Что тому причиной? Огромный объем текста, в котором «вязнут» переводчики и издатели? Замкнуто-русский этнографический окрас его? Наверное, и то, и другое. Однако есть и третье обстоятельство, которое я бы счел наиболее важным. Дело в том, что эпопея П. И. Мельникова-Печерского не стала событием прежде всего в русской интеллектуальной жизни. Да, эта книга стала широким народным чтением, причем сразу. Но она так и не стала «духовной легендой», в то время как романы Достоевского, Толстого, Герцена, рассказы Щедрина, Чехова – стали.
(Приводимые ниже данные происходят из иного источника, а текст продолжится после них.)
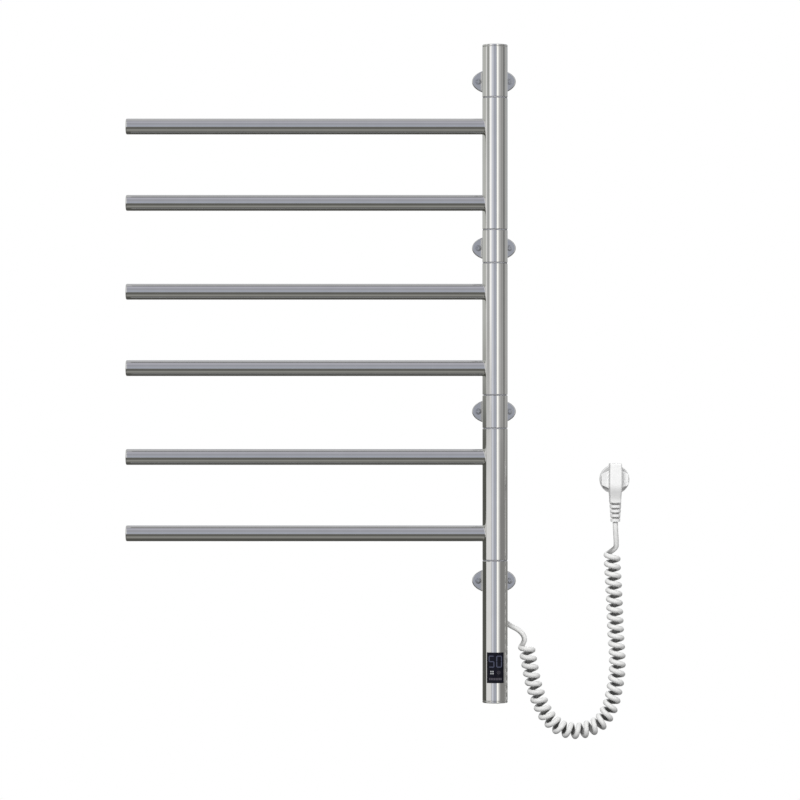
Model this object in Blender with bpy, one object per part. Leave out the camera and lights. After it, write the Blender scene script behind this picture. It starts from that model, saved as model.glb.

Вокруг Печерского в русском национальном сознании не сложился тот круг толкований, тот «исследовательский сюжет», тот «миф», который мог бы стать ключом к этой книге в руках мирового читателя. Не сработал прежде всего русский интеллектуальный механизм; а началось с того, что эпопея Печерского не получила духовно значимой интерпретации в отечественной критике.

Известный сборник материалов «В память П. И. Мельникова», изданный в Нижнем Новгороде в 1910 году, содержит итоговую статью Н. Саввина «П. И. Мельников в оценке русской критики».

Привожу по этой статье имена критиков, писавших о Печерском: О. Миллер, Д. Иловайский, А. Милюков, А. Пыпин, П. Усов, А. Скабичевский, С. Венгеров, А. Богданович, А. Измайлов.

Для полноты картины прибавлю еще с полдюжины: Н. Невзоров, Л. Багрецов, А. Зморович, Н. Игнатов, Л. Ильинский… ну, еще сам Н. Саввин.

Не говоря уже о неискушенном читателе: и у знатока-то тут глаз мало за кого зацепится. А если убрать мемуаристов (Усов), историков литературы (Миллер, Скабичевский, Венгеров), историков этнографии (Пыпин) и просто историков (Иловайский), оставив чистых литературных критиков, то картина и вовсе оскудеет: кроме Измайлова и Богдановича, никого сколько-нибудь заметного, да и эти двое (при всей моей симпатии к А. Измайлову) – все-таки в русской критике не первого ряда фигуры.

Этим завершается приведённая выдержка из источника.